The Kidney Project is a long-term effort to engineer an implantable artificial kidney to improve the lives of patients with renal failure

artificial kidney
Dr. William H. Fissell of Vanderbilt University holds a prototype artificial kidney cartridge.

The Problem

There’s an old saying that one doesn’t miss the water until the well runs dry. When you are feeling well, its easy to forget how lousy you felt when you were sick. Half a million Americans and two million people worldwide feel sick every single day because they have severe kidney disease, and each patient with kidney failure knows he or she  will not ever have a day again when they can forget how it feels to be sick.

Our best treatment for kidney failure is a replacement kidney through a medical procedure called transplantation. Kidney transplant recipients lead pretty normal lives other than a daily burden of pills and increased risk of infections and cancers. Transplant kidneys come from altruistic living donors who donate one of their two kidneys to someone with kidney failure, or from deceased donors whose surviving family decides to make a gift of their loved ones kidneys. (For how this all works, visit the United Network for Organ Sharing web site.)

Transplant is limited by scarcity of donor organs. In 2014, there were five times as many people waiting for a kidney as received a kidney transplant. Everyone else either accepts the finality of death or chooses some form of dialysis. Very briefly, dialysis uses a salt water solution to clean the blood of waste products. This can happen inside the body, using peritoneal dialysis, or outside the body, using hemodialysis.

These treatments happen somewhere between every day and a few times a week. At best, dialysis replaces a tiny fraction of the function of a healthy kidney. For example, what do you like to eat? Steak? Potato chips? Pizza? Maybe you are a little more health conscious. Fresh tomatoes. Grapes. An orange? A dialysis patient cannot eat any of these these. The dialysis procedure cannot get rid of the wastes until it is time for the dialysis session, and during the time between the meal, the levels of waste products can rise high enough to be dangerous.

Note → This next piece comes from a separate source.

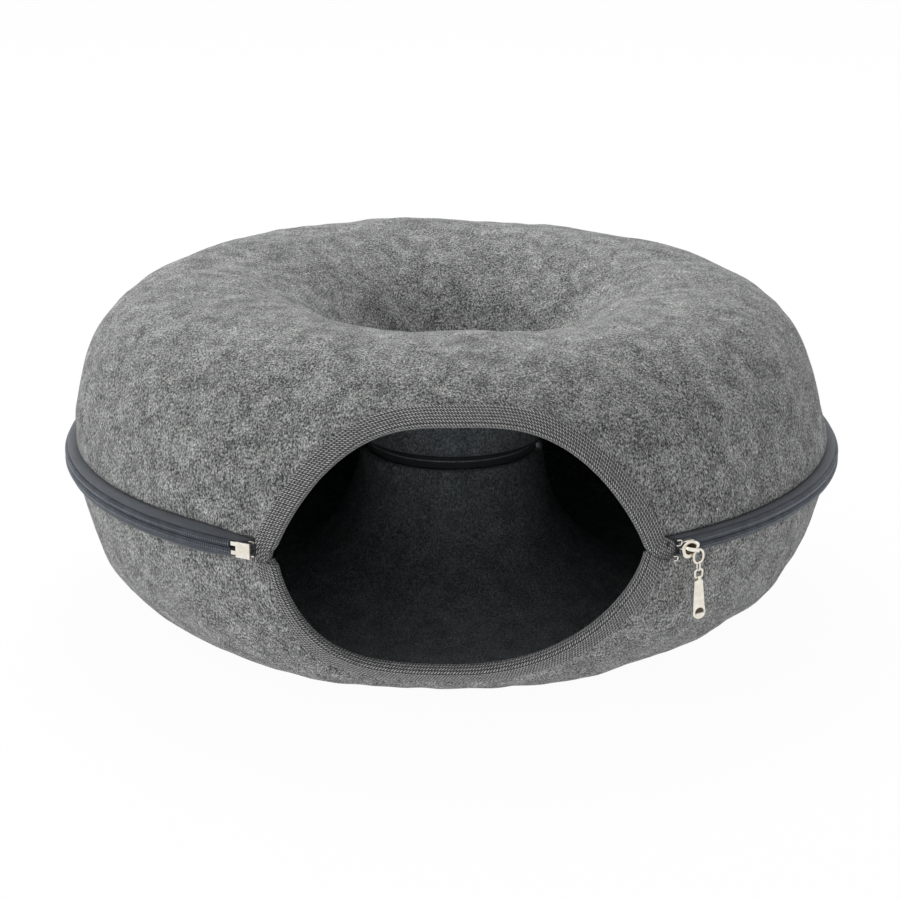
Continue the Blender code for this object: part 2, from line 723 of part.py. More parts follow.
def tab_body(name, parent):
    """The flat tab, hung on its knuckle at the origin: it widens and thickens towards a dished foot."""
    top = LINK_WIRE / 2 + GAP
    swell = TAB_LENGTH - FOOT_LENGTH
    bend = TAB_LENGTH - TAB_FOOT / 2
    stations = [(top, TAB_NECK / 2 - KNUCKLE_WALL, 0.0), (top + KNUCKLE_WALL, TAB_NECK / 2, 0.0)]
    stations += [(swell, TAB_FOOT / 2 - TAB_EDGE, 0.0), (swell + TAB_PAD, TAB_FOOT / 2 - TAB_EDGE / 2, 1.0)]
    for i in range(ARC_STEPS):
        turn = pi / 2 * i / ARC_STEPS
        stations.append((bend + TAB_FOOT / 2 * sin(turn), TAB_FOOT / 2 * cos(turn), 1.0))

    def build(bm):
        rows = []
        for down, wide, padded in stations:
            thick = (TAB_THICKNESS + TAB_PAD * padded) / 2
            flat, deep = wide - TAB_EDGE, thick - TAB_EDGE
            corners = [(wide, deep), (flat, thick), (-flat, thick), (-wide, deep)]
            corners += [(-a, -b) for a, b in corners]
            rows.append([bm.verts.new((a, b, -down)) for a, b in corners])
        for first, second in zip(rows, rows[1:]):
            for k in range(len(first)):
                m = (k + 1) % len(first)
                bm.faces.new((first[k], first[m], second[m], second[k]))
        bm.faces.new(rows[0])
        bm.faces.new(rows[-1])

    tab = add_object(name, mesh_from(name, build), parent, NICKEL)
    knuckle, half = top + KNUCKLE_WALL, KNUCKLE_WIDTH / 2
    join(tab, prism(name + "_knuckle", round_outline(knuckle, knuckle), 0, -half, half, parent))
    boolean(tab, prism(name + "_bore", round_outline(top, top), 0, -2 * half, 2 * half, parent), "DIFFERENCE")
    face = (TAB_THICKNESS + TAB_PAD) / 2
    rim = TAB_FOOT / 2 - 2 * TAB_PAD
    dish = round_outline(rim, (FOOT_LENGTH - 2 * TAB_PAD) / 2 - TAB_PAD, (0.0, -(swell + FOOT_LENGTH / 2)))
    boolean(tab, prism(name + "_dish", dish, 1, TAB_DISH - face, -2 * face, parent), "DIFFERENCE")


def hung_pull(place, face, leg_x, leg_z):
    """The outer slider's pull. Each piece hangs from an empty on the line that it turns about."""
    chain = OUTER_ZIP
    swing = add_empty("pull_ring_pivot", place, (leg_x, chain.y(face + GAP + RING_WIRE / 2), leg_z))
    rest = hypot(BAIL_BAR, BAIL_WIDTH) / 2 + GAP + RING_WIRE / 2
    wide, tall = RING_WIDTH - RING_WIRE, RING_HEIGHT - RING_WIRE
    wire_loop(
        "outer_pull_ring",
        loop_outline(wide, tall, RING_POWER, rest - tall / 2, RING_TAPER),
        1,
        RING_WIRE,
        swing,
        NICKEL,
    )
    eye_turn = add_empty("pull_eye_pivot", swing, (0, 0, rest - tall))
    reach = EYE_BORE + EYE_WIRE
    upper_eye = loop_outline(reach, reach, RING_POWER)
    eye = wire_loop("outer_pull_eye", upper_eye, 0, EYE_WIRE, eye_turn, NICKEL)
    drop = reach - EYE_OVERLAP
    lower_eye = loop_outline(reach, reach, RING_POWER, -drop)
    join(eye, wire_loop("outer_pull_eye_lower", lower_eye, 0, EYE_WIRE, eye_turn))
    link_turn = add_empty("pull_link_pivot", eye_turn, (0, 0, -drop))
    wide, tall = LINK_WIDTH - LINK_WIRE, LINK_HEIGHT - LINK_WIRE
    link = loop_outline(wide, tall, LINK_POWER, -tall / 2)
    wire_loop("outer_pull_link", link, 1, LINK_WIRE, link_turn, NICKEL)
    tab_body("outer_pull_tab", add_empty("pull_tab_pivot", link_turn, (0, 0, -tall)))


def strap_pull(place, face, leg_x, leg_z):
    """The hole slider's pull: a flat strap with an eye, turning on the bail's leg."""
    chain, share = HOLE_ZIP, HOLE_ZIP.share
    pivot = add_empty("strap_pivot", place, (leg_x, 0, leg_z))
    bore = hypot(BAIL_BAR, BAIL_WIDTH) * share / 2 + GAP
    head = bore + STRAP_RIM
    halves = [pi * i / BORE_STEPS for i in range(BORE_STEPS + 1)]
    outline = [(head * cos(t), head * sin(t)) for t in halves]
    outline += [(-STRAP_FOOT * cos(t), -STRAP_LENGTH - STRAP_FOOT * sin(t)) for t in halves]
    near = face + GAP
    far = face + (BAIL_RISE - BAIL_BAR) * share - GAP
    strap = prism("hole_pull_strap", outline, 1, chain.y(near), chain.y(far), pivot, NICKEL)
    cutter = prism("strap_bore", round_outline(bore, bore), 1, chain.y(face), chain.y(far + GAP), pivot)
    boolean(strap, cutter, "DIFFERENCE")


plug = mouth_cutter()
for half, which in ((UPPER, "upper"), (LOWER, "lower")):
    felt_shell(f"{which}_felt_shell", half, plug)
    mouth_binding(f"{which}_mouth_binding", half)

for zipper, slider, pull in (
    (OUTER_ZIP, "outer_slider_body", hung_pull),
    (HOLE_ZIP, "hole_slider_body", strap_pull),
):
    zip_tapes_and_coils(zipper)
    retainer(zipper)
    end_stops(zipper)
    seat = add_empty(slider + "_place", FRAME, turn=zipper.middle + zipper.slider)
    pull(seat, *slider_body(zipper, slider, seat))
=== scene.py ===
"""Dress for the donut cat tunnel: felt, webbing, zips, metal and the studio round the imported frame.

Most pieces are worked out on the skin of the ring: an azimuth round its upright axis, from the front
towards +X, a distance along the half's profile from the seam, and a height off that skin.
"""

import json
from math import asin, cos, pi, radians, sin, tau

import bmesh
import bpy
import numpy as np
from bpy.props import FloatProperty, FloatVectorProperty, IntProperty, PointerProperty
from bpy.types import Operator, Panel, PropertyGroup
from mathutils import Matrix, Vector

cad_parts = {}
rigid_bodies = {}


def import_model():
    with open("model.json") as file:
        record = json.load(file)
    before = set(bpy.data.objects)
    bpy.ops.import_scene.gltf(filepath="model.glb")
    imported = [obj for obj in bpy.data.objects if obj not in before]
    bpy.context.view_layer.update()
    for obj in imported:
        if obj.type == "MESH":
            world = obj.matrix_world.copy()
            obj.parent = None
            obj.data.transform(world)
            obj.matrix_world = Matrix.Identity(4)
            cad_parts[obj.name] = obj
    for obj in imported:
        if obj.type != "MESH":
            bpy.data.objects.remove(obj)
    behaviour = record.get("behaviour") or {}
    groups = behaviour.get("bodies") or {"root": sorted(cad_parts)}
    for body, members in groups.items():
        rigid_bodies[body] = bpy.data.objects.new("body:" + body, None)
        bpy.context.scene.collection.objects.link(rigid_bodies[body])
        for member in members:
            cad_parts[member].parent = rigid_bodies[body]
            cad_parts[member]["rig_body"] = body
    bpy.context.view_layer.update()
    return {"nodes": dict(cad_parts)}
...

A 2010 article in ProPublica, reprinted in part in The Atlantic magazine, described the shortcomings of dialysis as it is prescribed in the United States. Many doctors objected to the article, saying it was not representative of kidney care in the US. Other doctors and patients have begun to see that dialysis is not always the best option.

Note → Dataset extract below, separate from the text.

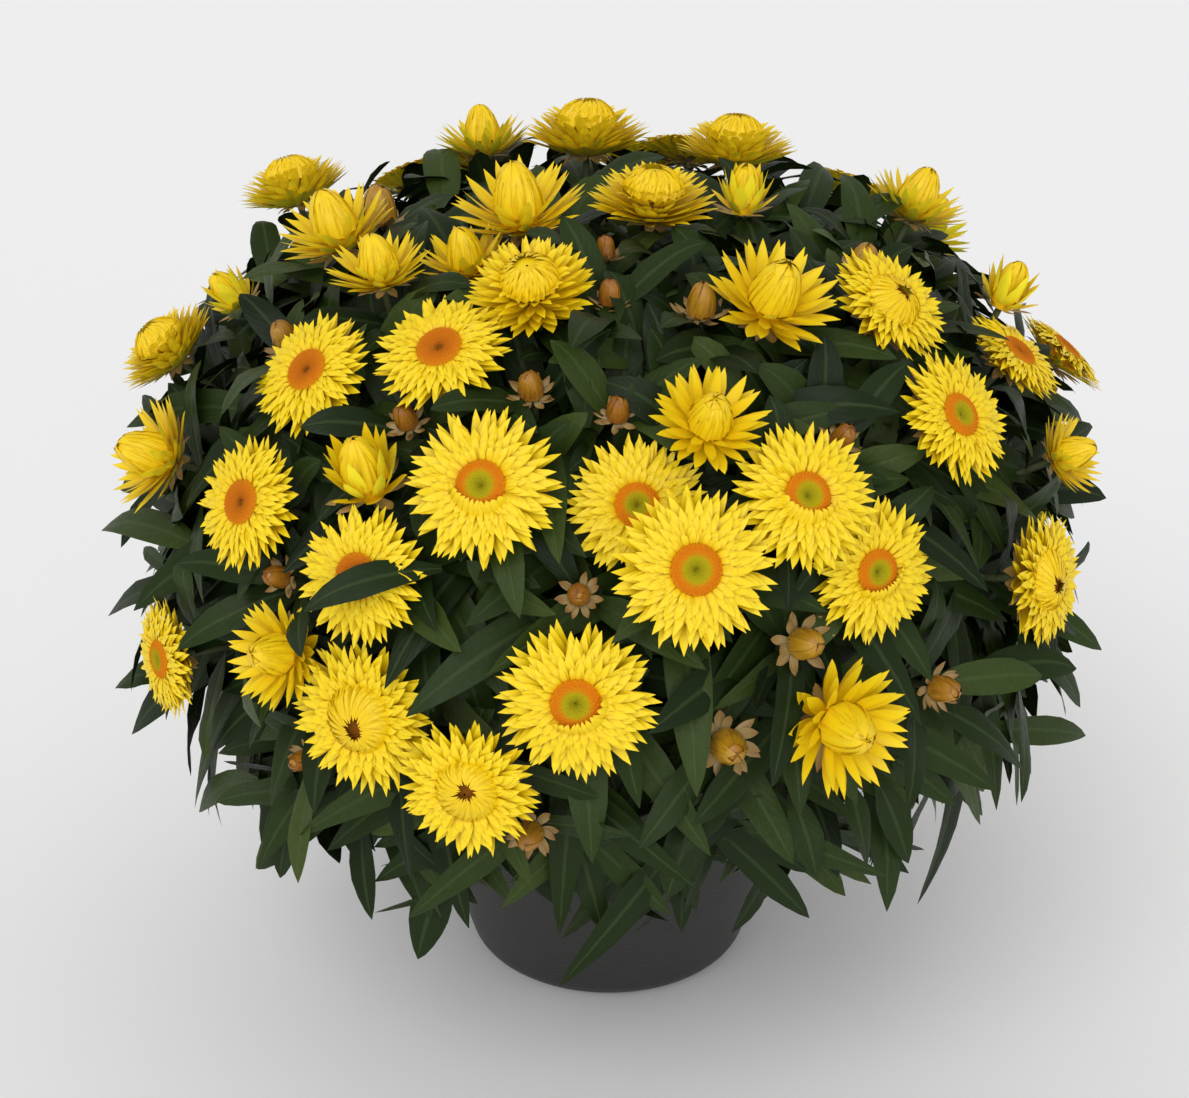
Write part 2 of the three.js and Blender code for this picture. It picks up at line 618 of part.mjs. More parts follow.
// Each leaf takes the first of its tries that has room.
function growLeaves(shoot, obstacles) {
  shoot.whorls.forEach((whorl, row) => {
    shoot.leaves[whorl] = Array.from({ length: shoot.whorlLeaves }, (_, side) => {
      const key = DRAWS.perShoot * shoot.index + SHOOT.sides * row + side;
      const foot = leafFoot(shoot, whorl, side);
      for (const [skew, scale] of LEAF.tries) {
        const leaf = leafOn(shoot, whorl, side, skew, scale * shoot.scale, key);
        const blade = leafRings(leaf, LEAF.clearance);
        const whole = obstacle(loft([foot, ...blade]), shoot.node, shoot);
        const free = obstacle(loft([[leafFrame(leaf, LEAF.free).centre], ...blade]), shoot.node);
        const tip = leafFrame(leaf, 1).centre;
        const inside = tip.z > LEAF.lowest && headShare(tip) < LEAF.reach;
        if (inside && hasRoom(whole, free, shoot, obstacles)) {
          obstacles.push({ ...whole, free });
          return leaf;
        }
      }
      return null;
    });
  });
}

// Assembly

const blooms = BLOOMS.map((row, k) => {
  const frame = bloomFrame(row, k);
  return { node: row[0], frame, solid: makeBloom(frame) };
});
const branches = listBranches();
const pot = makePot();
const wholeSoil = makeSoil();

const bodies = branches.flatMap(({ node, turn, ...wedge }, k) => [
  { node, solid: tube(stemCurve(turn), STEM) },
  { node, solid: makeCore({ turn, ...wedge }, k) },
]);
const obstacles = [obstacle(pot, 'pot'), obstacle(wholeSoil, 'soil')];
for (const { node, solid } of blooms) obstacles.push(obstacle(solid, node));
for (const { node, solid } of bodies) obstacles.push({ ...obstacle(solid, node), carrier: node });
const shoots = listShoots().map((shoot, k) => placeShoot(shoot, k, obstacles));
for (const shoot of shoots) growLeaves(shoot, obstacles);
bodies.push(...blooms, ...shoots.map((shoot) => ({ node: shoot.node, solid: makeShoot(shoot) })));

// Each main stem stands in a plain hole in the soil.
let soil = wholeSoil;
for (const { turn } of branches) soil = soil.subtract(tube(stemCurve(turn, GAP), STEM, 2 * GAP));

const materials = {
  pot: new THREE.MeshStandardMaterial({ color: 0x2b2a29, roughness: 0.6, metalness: 0 }),
  soil: new THREE.MeshStandardMaterial({ color: 0x2e2118, roughness: 1, metalness: 0 }),
  leaf: new THREE.MeshStandardMaterial({ color: 0x24401c, roughness: 0.6, metalness: 0 }),
  bloom: new THREE.MeshStandardMaterial({ color: 0xf6cf12, roughness: 0.45, metalness: 0 }),
};

function meshOf(name, solid, material) {
  const { numProp, vertProperties, triVerts } = solid.getMesh();
  const buffer = new THREE.InterleavedBuffer(vertProperties, numProp);
  const geometry = new THREE.BufferGeometry();
  geometry.setAttribute('position', new THREE.InterleavedBufferAttribute(buffer, 3, 0));
  geometry.setIndex(new THREE.BufferAttribute(triVerts, 1));
  const mesh = new THREE.Mesh(geometry, material);
  mesh.name = name;
  return mesh;
}

// All the bodies of one node, fused.
function fusedNode(node) {
  const solids = bodies.filter((body) => body.node === node).map((body) => body.solid);
  return solids.reduce((sum, solid) => sum.add(solid));
}

const plant = new THREE.Group();
plant.add(meshOf('pot', pot, materials.pot), meshOf('soil', soil, materials.soil));
for (const { node } of branches) plant.add(meshOf(node, fusedNode(node), materials.leaf));
for (const node of new Set(blooms.map((bloom) => bloom.node))) {
  plant.add(meshOf(node, fusedNode(node), materials.bloom));
}

export default plant;
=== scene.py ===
"""Looks of the potted strawflower: fine leaves, stems, bracts, florets, pot and soil around its solids.

Metres, +Z up, and -Y is the front. A turn is the angle in degrees round from the front, positive to the
right, and a rise is the angle up the plant's rounded head. Tables are in millimetres where they say so.
"""

import math

import bpy
import numpy as np
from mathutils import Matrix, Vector, kdtree


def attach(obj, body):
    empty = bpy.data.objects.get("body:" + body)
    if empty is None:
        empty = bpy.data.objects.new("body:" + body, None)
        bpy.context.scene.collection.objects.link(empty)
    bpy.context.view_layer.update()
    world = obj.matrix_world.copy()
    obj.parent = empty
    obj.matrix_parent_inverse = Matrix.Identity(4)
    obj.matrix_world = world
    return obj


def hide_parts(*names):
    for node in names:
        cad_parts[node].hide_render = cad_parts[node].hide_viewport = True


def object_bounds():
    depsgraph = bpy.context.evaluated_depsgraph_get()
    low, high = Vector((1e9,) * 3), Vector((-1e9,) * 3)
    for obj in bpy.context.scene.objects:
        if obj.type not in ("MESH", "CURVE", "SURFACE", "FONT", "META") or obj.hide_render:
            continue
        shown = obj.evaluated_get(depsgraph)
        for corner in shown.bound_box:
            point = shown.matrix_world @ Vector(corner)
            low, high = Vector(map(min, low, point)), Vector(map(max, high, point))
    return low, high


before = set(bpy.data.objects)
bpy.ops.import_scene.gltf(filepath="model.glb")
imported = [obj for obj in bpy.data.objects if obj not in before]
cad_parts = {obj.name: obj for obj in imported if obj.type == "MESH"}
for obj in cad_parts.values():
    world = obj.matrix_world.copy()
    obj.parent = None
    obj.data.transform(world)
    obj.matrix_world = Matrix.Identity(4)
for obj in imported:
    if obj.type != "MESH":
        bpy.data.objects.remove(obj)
cad_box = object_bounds()

MM = 0.001
UP = Vector((0, 0, 1))
DOWN = Vector((0, 0, -1))
SIDEWAYS = Vector((1, 0, 0))
GOLDEN = math.radians(137.508)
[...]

What can we all do? Every year the number of patients with kidney failure grows larger and larger, and the burden of suffering and the dollar cost of care grow right alongside.

The Solution: An Implantable Artificial Kidney

Dr. Fissell holds an artificial kidney prototype

Dr. William H. Fissell of Vanderbilt University holds a prototype artificial kidney cartridge.

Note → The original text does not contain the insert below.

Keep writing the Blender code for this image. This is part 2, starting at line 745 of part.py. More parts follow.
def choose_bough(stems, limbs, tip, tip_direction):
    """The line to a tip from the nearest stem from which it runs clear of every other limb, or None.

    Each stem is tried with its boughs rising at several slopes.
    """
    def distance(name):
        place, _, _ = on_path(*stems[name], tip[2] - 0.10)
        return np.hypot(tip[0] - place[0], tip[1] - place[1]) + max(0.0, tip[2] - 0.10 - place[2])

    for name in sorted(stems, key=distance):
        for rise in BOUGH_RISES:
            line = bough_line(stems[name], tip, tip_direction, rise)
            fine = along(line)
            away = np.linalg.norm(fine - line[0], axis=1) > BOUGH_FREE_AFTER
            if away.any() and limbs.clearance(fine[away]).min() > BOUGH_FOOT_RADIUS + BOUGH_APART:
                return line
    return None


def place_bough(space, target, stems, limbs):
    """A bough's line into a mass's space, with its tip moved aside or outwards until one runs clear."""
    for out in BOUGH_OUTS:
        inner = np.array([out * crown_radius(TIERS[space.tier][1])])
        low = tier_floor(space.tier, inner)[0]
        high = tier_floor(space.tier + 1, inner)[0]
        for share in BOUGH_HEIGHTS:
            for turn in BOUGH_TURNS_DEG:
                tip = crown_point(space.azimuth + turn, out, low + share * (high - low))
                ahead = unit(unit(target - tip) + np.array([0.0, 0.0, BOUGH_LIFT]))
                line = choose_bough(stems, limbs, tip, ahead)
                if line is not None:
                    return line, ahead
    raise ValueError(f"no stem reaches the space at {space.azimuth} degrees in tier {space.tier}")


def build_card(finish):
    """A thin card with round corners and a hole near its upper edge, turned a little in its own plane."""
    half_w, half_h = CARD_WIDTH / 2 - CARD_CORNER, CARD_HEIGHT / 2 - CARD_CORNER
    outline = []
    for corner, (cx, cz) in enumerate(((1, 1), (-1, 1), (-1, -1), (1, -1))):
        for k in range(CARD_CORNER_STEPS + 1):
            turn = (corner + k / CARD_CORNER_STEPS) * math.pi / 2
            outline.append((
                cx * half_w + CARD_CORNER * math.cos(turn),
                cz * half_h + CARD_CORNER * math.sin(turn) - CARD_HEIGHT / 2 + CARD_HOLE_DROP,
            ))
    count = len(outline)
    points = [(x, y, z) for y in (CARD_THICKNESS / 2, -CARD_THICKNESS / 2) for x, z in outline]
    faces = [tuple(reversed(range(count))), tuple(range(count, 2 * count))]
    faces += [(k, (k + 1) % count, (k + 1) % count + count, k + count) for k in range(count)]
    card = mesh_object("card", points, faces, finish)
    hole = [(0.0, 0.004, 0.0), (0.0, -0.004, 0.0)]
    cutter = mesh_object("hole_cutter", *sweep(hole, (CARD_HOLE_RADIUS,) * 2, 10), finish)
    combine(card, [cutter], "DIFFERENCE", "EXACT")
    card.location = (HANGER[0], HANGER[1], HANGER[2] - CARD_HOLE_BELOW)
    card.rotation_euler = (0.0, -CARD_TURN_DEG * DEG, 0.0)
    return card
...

Treating patients with hemodialysis is costing us a fortune and leaving us sick. To answer this need, since 1998 we have worked to create an implantable artificial kidney. Our design is modeled on the body’s own strategy for cleaning the blood.

There are a few features of the kidney that we copy. First, the kidney is a massively parallelstructure. Each one of your kidneys has about one million little nephrons all pretty much alike. Remove half a kidney, you have half as many nephrons and half the function. We mimic both the kidney and the microelectronics industry by implementing hundreds of copies of the same plan to achieve the desired level of function. Need more function? Add more units!

Second, each little nephron subunit has two parts that work together: a filtration unit, called the glomerulus, and a processing unit, called the tubule. The filters are the part that are ruined in most kidney diseases, and the cells that make the filters do not grow well in the laboratory. Right now, there’s no good way to grow replacements, although other scientists are pursuing this approach. Instead, we use silicon nanotechnology to make artificial filters instead. The tubule sorts out the substances in the filtrate and decides what to keep and what to discard: how much salt, how much potassium, how much water, and so on. These cells, fortunately, are easy to grow in the laboratory and have even been used in artificial kidneys before.

The combination of the technological and the biological allow us to skip the pumps, tubes, dialysis, and immunosuppressive drugs for a permanent solution to renal failure.